Pentagon Confirms U.S. Drone Presence Over Gaza

They're not armed, DOD says. But drone footage, especially cumulatively, provides Biden a substantial look at the realities Israel is creating on the ground.

Pentagon Confirms U.S. Drone Presence Over Gaza
A General Atomics MQ-9 Reaper flying a combat mission over Afghanistan (Wikimedia Commons)

Edited by Sam Thielman


AIR FORCE BRIG. GEN. PAT RYDER, the chief Pentagon spokesman, confirmed on Friday that the U.S. has sent one of the signature tools of the War on Terror to the skies above Gaza. 

"In support of hostage recovery efforts," Ryder said in a statement the Pentagon blast-emailed to reporters just now, "the U.S. is conducting unarmed UAV flights over Gaza, as well as providing advice and assistance to support our Israeli partner as they work on their hostage recovery efforts. These UAV flights began after the Oct. 7 attack by Hamas on Israel." The military calls drones UAVs, for Unmanned Aerial Vehicle.

Israel has its own surveillance assets, including its own drone fleet. Hostage recovery efforts in this circumstance may have more to do with what FOREVER WARS reported yesterday concerning the "contingency" of U.S. special-operations forces potentially performing U.S. hostage rescue. The New York Times, which apparently the Pentagon was reacting to, reports that the drones in question are (apparently unarmed, per DOD) MQ-9 Reapers, familiar from the War on Terror.

As well, note Ryder's phrasing: the flights began at an unspecified time after the Oct. 7 attack by Hamas. We don't know when that began, and I've emailed the Pentagon for clarification, including for an estimate of how many hours of video footage the drones have recorded. I wouldn't bet on receiving an answer, but I've lodged the question. Sure enough, as I was writing the next paragraph, a Pentagon spokesman replied, "What’s included in the statement is all the information we have to provide for today."
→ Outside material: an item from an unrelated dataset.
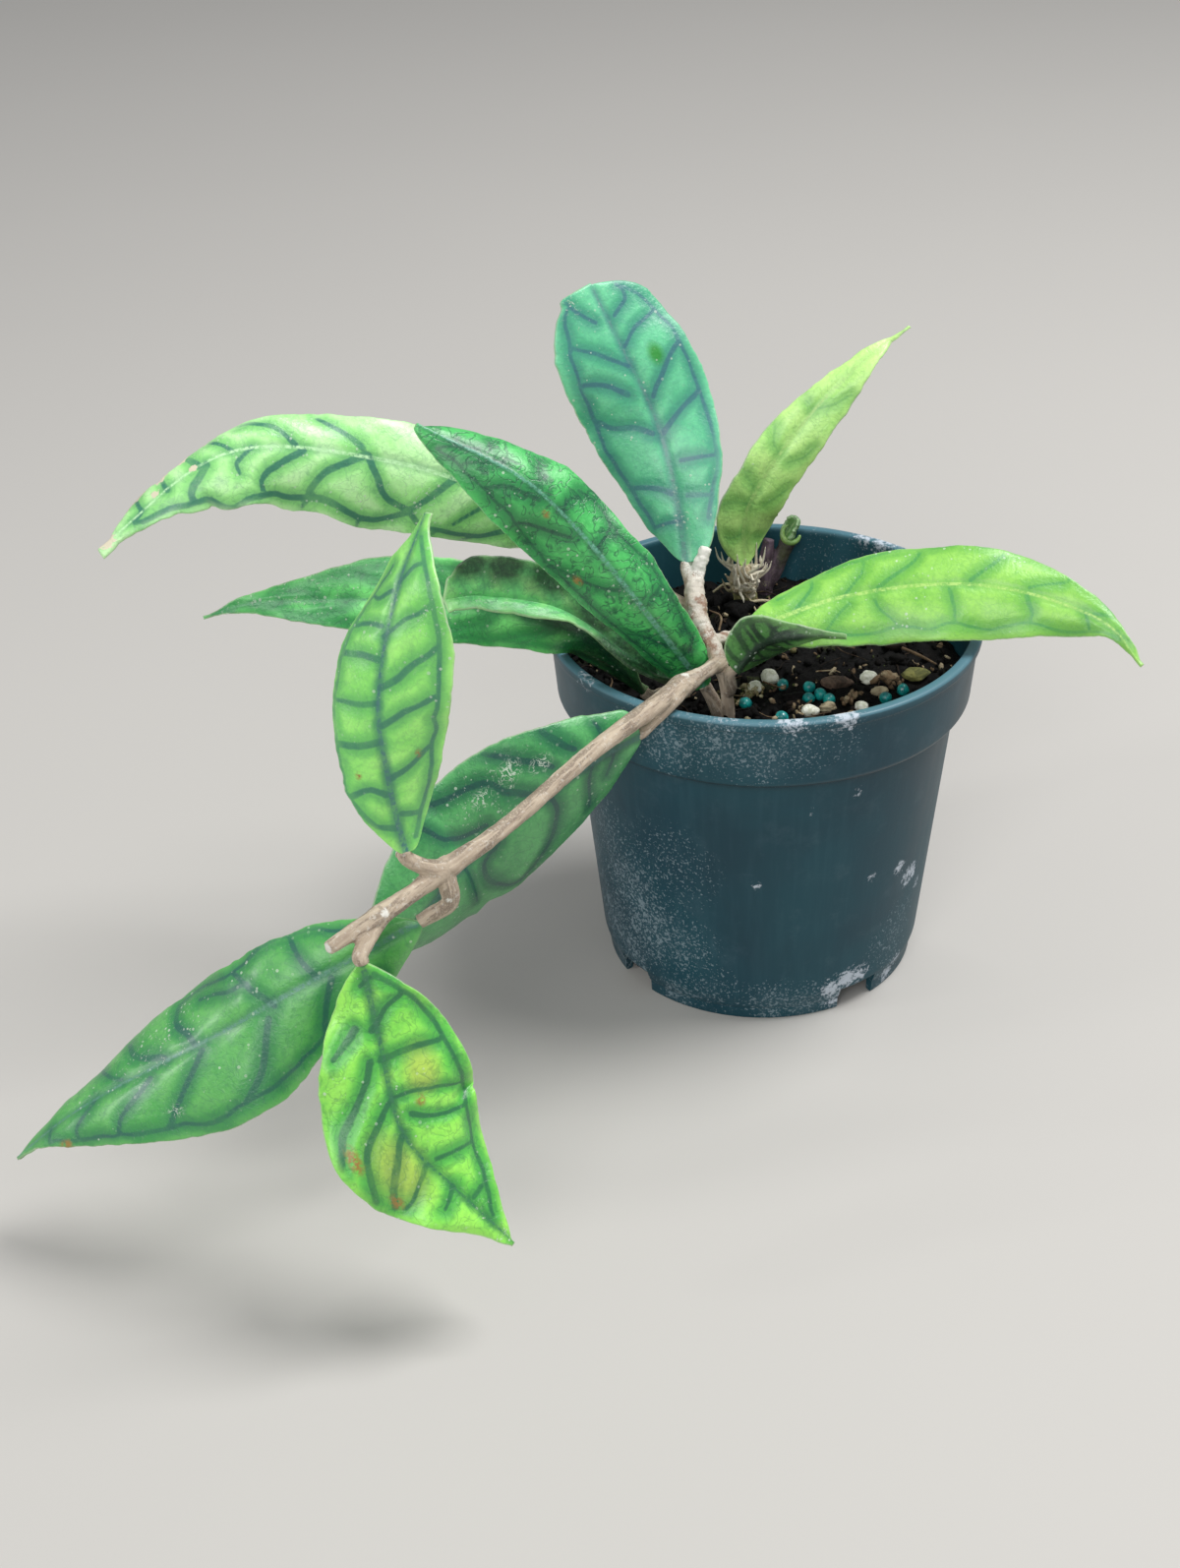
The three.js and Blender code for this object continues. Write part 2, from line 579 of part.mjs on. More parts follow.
addMesh("pot", fromSolid(makePot()), COLOURS.pot);
addMesh("vine_stem", fromSolid(joinLimbs(VINE_LIMBS)), COLOURS.bark);
addMesh("left_shoot", fromSolid(joinLimbs(LEFT_SHOOT_LIMBS)), COLOURS.bark);
const backShoot = joinLimbs(BACK_SHOOT_LIMBS).add(joinLimbs(driedRoots(), { sides: 4, step: 3 }));
addMesh("back_shoot", fromSolid(backShoot), COLOURS.root);
addMesh("cut_petioles", fromSolid(joinLimbs(CUT_PETIOLE_LIMBS)), COLOURS.purple);
addMesh("cut_leaf_remnant", bladeGeometry(CUT_REMNANT, REMNANT_ROWS), COLOURS.paleLeaf);

for (const [name, leaf] of Object.entries(LEAVES)) addMesh(name, bladeGeometry(leaf), colourOf(name));

// What lies on the soil, each in a socket of its own
const holes = [];
const taken = [];
const draw = seededDraws(23);
const settle = (name, [x, y], radii, detail, colour, seed) => {
  const at = [x, y, soilHeight(x, y) + radii[2] * (1 - SUNK_SHARE)];
  addMesh(name, stone(at, radii, detail, seededDraws(seed)), colour);
  const socket = radii.map((radius) => radius + SOCKET_GAP);
  holes.push(toSolid(stone(at, socket, detail, seededDraws(seed))));
  taken.push(at);
};
FERTILISER_BEADS.forEach((at, i) => {
  const seed = Math.floor(1000 * draw()) + 1;
  settle(`fertiliser_bead_${i + 1}`, at, Array(3).fill(BEAD_RADIUS), 1, COLOURS.bead, seed);
});
PERLITE.forEach(({ at, radii }, i) => settle(`perlite_${i + 1}`, at, radii, 1, COLOURS.perlite, 50 + i));
BARK_CHIPS.forEach(({ at, radii }, i) => settle(`bark_chip_${i + 1}`, at, radii, 1, COLOURS.chip, 70 + i));

for (const one of [...VINE_LIMBS, ...LEFT_SHOOT_LIMBS, ...BACK_SHOOT_LIMBS, ...CUT_PETIOLE_LIMBS]) {
  if (one.points[0][2] < SOIL_LEVEL + 2) {
    holes.push(limbHole(one));
    taken.push(one.points[1]);
  }
}
addMesh("soil", fromSolid(makeSoil(holes, taken)), COLOURS.soil);

export default part;
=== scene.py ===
"""A young potted Hoya callistophylla: pot, soil, shoots, a trailing vine and twelve patterned leaves.

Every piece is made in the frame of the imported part, in metres: the origin is the middle of the pot's base,
+Z is up, and the vine trails over the rim towards -X and -Y. Sizes in the tables are millimetres.
"""
import functools
import math

import bmesh
import bpy
import numpy as np
from bpy.props import FloatProperty, FloatVectorProperty, IntProperty, PointerProperty
from mathutils import Matrix, Vector


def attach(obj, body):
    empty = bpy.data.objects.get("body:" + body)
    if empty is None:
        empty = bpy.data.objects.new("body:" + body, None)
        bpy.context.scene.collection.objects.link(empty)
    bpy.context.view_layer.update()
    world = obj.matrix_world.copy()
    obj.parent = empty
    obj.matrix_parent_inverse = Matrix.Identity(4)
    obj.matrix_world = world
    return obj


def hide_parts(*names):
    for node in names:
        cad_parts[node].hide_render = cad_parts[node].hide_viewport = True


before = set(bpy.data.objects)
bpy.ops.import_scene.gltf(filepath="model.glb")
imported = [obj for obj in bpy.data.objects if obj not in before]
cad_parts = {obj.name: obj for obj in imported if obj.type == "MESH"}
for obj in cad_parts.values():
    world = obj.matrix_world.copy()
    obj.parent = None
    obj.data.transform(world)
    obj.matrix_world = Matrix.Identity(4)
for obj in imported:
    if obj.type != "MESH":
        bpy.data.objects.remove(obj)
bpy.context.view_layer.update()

bl_info = {
    "name": "Potted Hoya callistophylla",
    "version": (1, 0, 0),
    "blender": (4, 5, 0),
    "location": "View3D > Sidebar > Hoya",
    "description": "Leaves, stems, soil and nursery pot of a young trailing hoya",
    "category": "Add Mesh",
}

MM = 0.001

# A leaf's tints are its blade, its palest panels, its veins and its midrib, in sRGB. Its looks are how
# strong its veins, fine net, blotches and dark band along the midrib are, and how wide its veins.
# Its shape starts with half its width, the place of that greatest width along the midrib, how drawn out its
# base and tip are (under 1 is round), and the left half's share of the width. Then come, in degrees, how far
# each half bends down to its edge and how far both rise from the midrib, and the height and number of the
# ripples. Its midrib runs from base to tip. Its face gives the direction that the upper face looks in at base
# and at tip. The trims, in tenths of a millimetre, are added to either half at TRIM_PLACES.
# Veins are paths of along and across in turn, in hundredths: along from 0 at the base to 100 at the tip,
# across from -100 at the left edge to 100 at the right.
# Some leaves have more. steady evens out how the blade follows a bent midrib. Marks are a kind, a place along
# and across, and a radius. Dents (under 0) and bulges of an edge are a side, a place along, a depth and a
# reach. ruled is how many side veins are added to either half by rule, relief the leaf's own rise between its
# veins, underside the colour of its underside and faded how strong that colour is.
# The midribs, faces and trims, and the shapes apart from their ripples, come from a program that fitted them
# to outlines read off the photograph. They were then rounded. It fitted curl and fold for three leaves only.
# The vein paths were picked one by one, and a program carried them over to these blades.
LEAF_SHAPE = ("half", "widest", "base_shape", "tip_shape", "left_share", "curl", "fold", "wave", "waves")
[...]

More broadly, sending drone flights above Gaza for hostage rescue—perhaps for other purposes, but they say hostage rescue—means the U.S. has substantial visibility into what the reality is on the ground that Israel has brought to Gaza. 

It's definitely true, as Brett Friedman observed when he pushed back on Bluesky after I was too categorical in reacting to this statement minutes after I got it, that the drones don't reveal everything. Drones are a soda straw. Their operators will be narrowly focused on their mission sets, rather than any larger question of the war. 

But the drones' footage cumulatively will give a broader perspective. Especially if part of hostage-recovery reconnaissance involves observing pattern-of-life analysis around given suspected locations. Surveillance drones are built to loiter over swaths of territory and observe. The footage won't tell you everything about Gaza. But it will tell some story about the area of Gaza being recorded over time.

With this statement from the Pentagon, it will be difficult for the Biden administration to argue it doesn't know what Israel is doing in Gaza. Again, it won't know everything. But it has a substantial independent surveillance asset providing visibility into the realities its Israeli client is creating on the ground. The content of that drone footage is going to be important to any subsequent inquiry into the war. 

Perhaps as well the Pentagon announcement gives me something to FOIA. Not that I have my hopes up for disclosure, but still.